The Huntress couldn’t say how long it had been since she’d carved her senflax-coated blade through the flesh of the Sith Lord’s forearm, but the neurotoxin had to take effect soon.
Jedder was dead, crushed against the wall by a piece of flying furniture. At least five other soldiers were already down, too. The Sith Lord was focusing his efforts on her.
The Iktotchi knew she couldn’t beat him. He was too strong. The tricks she had used against the Jedi had slowed him down at first, but now they had no effect at all. The senflax was her only hope of surviving.
She saw the Sith leaping down from the balcony, coming after her. He hit the floor, turned toward her, and collapsed. The big man lay on his side, eyes open and seeming to stare right at her. The pupils were bloodshot from the chemicals in the flash grenades.
The Huntress waited until he blinked. Then, seeing no other signs of movement, she held up her hand and shouted, “Cease fire! Cease fire!”
She thought briefly that his paralysis might be a trick, then discarded the notion. The Sith didn’t need subterfuge to win the battle; it was obvious he had them overmatched. The only explanation was that Serra’s drug had finally worked its magic. According to the instructions she had been given, they had four hours before they needed to administer the next dose.
With Jedder dead, the hired soldiers were staring at her, waiting for their next orders. The Huntress closed her eyes and reached out with her mind, seeking guidance. Someone else was coming: the blond woman from the camp on Ambria.
“You three go bring the airspeeders around to the front of the house,” the Huntress barked. “The rest of you gather up the bodies. Don’t leave anything behind that could link this to the princess.”
The survivors hustled to follow her commands.
She didn’t bother to tell them to hurry; they were already moving as fast as they could, eager to get away from this place where so many of their comrades-in-arms had fallen.
On an impulse, she bent down and retrieved the now extinguished lightsaber from where it lay on the floor beside the fallen Sith. She turned the curved handle over, inspecting it carefully.
She ignited the weapon and was surprised by its weightlessnes
s.
“What about this?” one of the soldiers asked, holding up the duffel bag the Sith had dropped in the first few seconds of the attack.
“Take it with us,” she said absently, not even bothering to look over. “Give it to the princess.”
Infatuated with her new toy, she made a few slow, experimental swings with the unfamiliar weapon before extinguishing it and secreting it away in one of the pockets inside her robe, just as she had done with the strange crystal pyramid from the library out back.
Five minutes later they had the prisoner and their casualties in the back of the speeders, and they were heading to the drop shuttle that would take them back to Doan.
15
As Zannah brought the Victory in to touch down in her designated hangar at the Ciutric IV starport, she felt a sudden sense of uneasiness.
“Something wrong?” Set asked from the passenger’s seat, picking up on her discomfort.
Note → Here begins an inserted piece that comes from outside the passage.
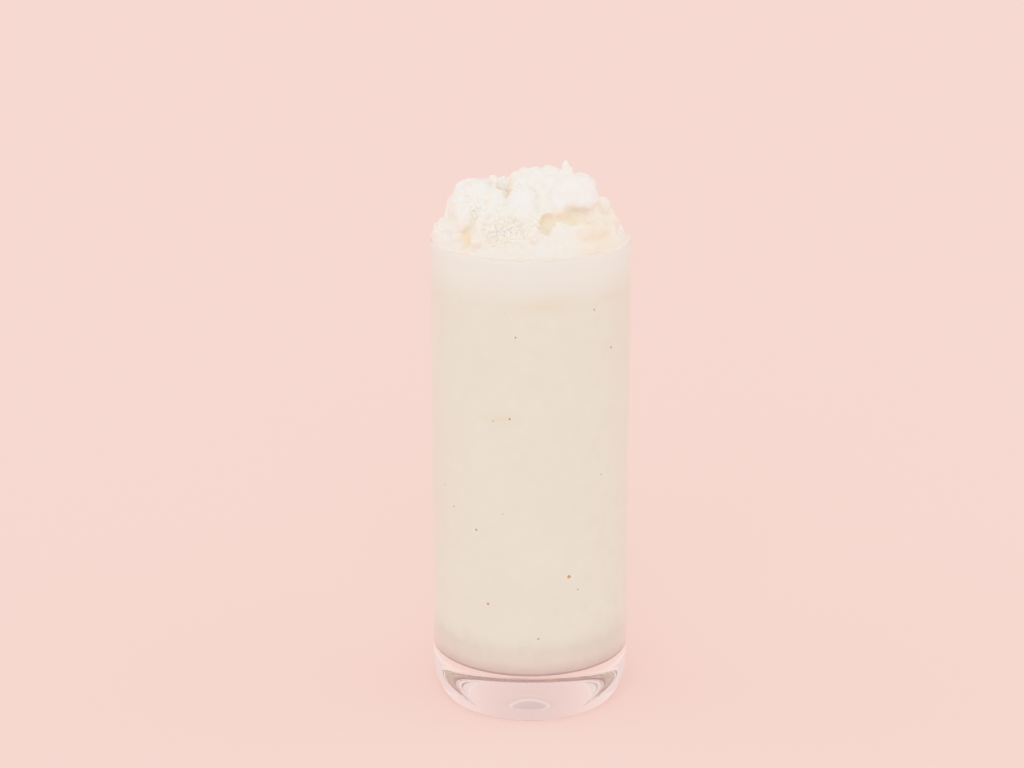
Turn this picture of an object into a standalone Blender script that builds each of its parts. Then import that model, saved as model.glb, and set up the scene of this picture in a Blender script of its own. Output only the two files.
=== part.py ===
"""A lychee smoothie in the straight tumbler it is served in, heaped with icy slush above the rim.

Metres, +Z up. The origin is the centre of the tumbler's base, on the surface it stands on, and -Y is the
side that faces the viewer. The tumbler, the drink that fills it and the heaped slush are three solids.
"""

import math

import bmesh
import bpy
from mathutils import Matrix, Vector

MM = 0.001

# Driving sizes of the tumbler
GLASS_RADIUS = 32.5 * MM
GLASS_HEIGHT = 155.0 * MM
RIM_THICKNESS = 1.5 * MM
LOW_WALL_THICKNESS = 1.8 * MM
FLOOR_THICKNESS = 15.5 * MM
FLOOR_CORNER = 6.0 * MM
FOOT_HEIGHT = 14.0 * MM
FOOT_RADIUS = 28.3 * MM
FOOT_POWER = 2.5
HOLLOW_RADIUS = 24.0 * MM
HOLLOW_DEPTH = 2.0 * MM
DIMPLE_RADIUS = 6.0 * MM
DIMPLE_DEPTH = 0.8 * MM

# Driving sizes of what fills it
CONTACT_GAP = 0.3 * MM
SLUSH_DEPTH_IN_GLASS = 7.0 * MM
SLUSH_RADIUS_OVER_RIM = 32.1 * MM
SLUSH_ROOM_HEIGHT = 45.0 * MM
MOUND_HEIGHT = 15.5 * MM
MOUND_RADIUS = 30.6 * MM
MOUND_BLUNTNESS = 4.5
BACK_LUMPS = 34
BACK_LUMP_RADIUS = 4.4 * MM
BACK_LUMPS_START = 8.0 * MM
GOLDEN_ANGLE = 137.5

# How finely round shapes are divided
TURN_STEPS = 48
ARC_STEPS = 5
MERGE_DISTANCE = 0.02 * MM
MOUND_POINTS = 16
SLUSH_VOXEL = 0.9 * MM
HOLLOW_VOXEL = 1.4 * MM
SLUSH_KEPT_FACES = 0.13
SMOOTH_TURNS = 3


def clear_scene():
    """Takes every object out of the open scene."""
    for thing in list(bpy.data.objects):
        bpy.data.objects.remove(thing, do_unlink=True)


def new_collection(name):
    """Adds a collection to the scene."""
    made = bpy.data.collections.new(name)
    bpy.context.scene.collection.children.link(made)
    return made


def material(name, colour, roughness, transmission=0.0):
    """Makes a Principled material, never metallic."""
    made = bpy.data.materials.new(name)
    made.use_nodes = True
    shader = made.node_tree.nodes["Principled BSDF"]
    shader.inputs["Base Color"].default_value = (*colour, 1.0)
    shader.inputs["Roughness"].default_value = roughness
    shader.inputs["Metallic"].default_value = 0.0
    shader.inputs["Transmission Weight"].default_value = transmission
    return made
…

I’m about to challenge my Master in a battle to the death, and I’m still not sure if I made a mistake picking you as my apprentice.
“It’s nothing.”
Set shrugged. He was sitting with his chair reclined, his legs stretched out, and his feet resting on the dash. If he was feeling any anxiety himself, it was well masked.
With the ship on the ground, Zannah cut the engines. She couldn’t shake the feeling that something was very wrong, but she had come too far to turn back now.
Is this a premonition of my own death? Will Bane end my life tonight?
“What now?” Set asked, sitting up and swinging his legs down to the floor.
When he had first accepted Zannah’s offer, she had sensed a clear reluctance in him. Over the course of the trip to Ciutric, however, he seemed to have warmed to the idea. Now he appeared almost eager … though Zannah was aware this could all be an act.
“When we arrive at the estate you need to wait outside,” she said out loud. “My Master doesn’t like uninvited guests.”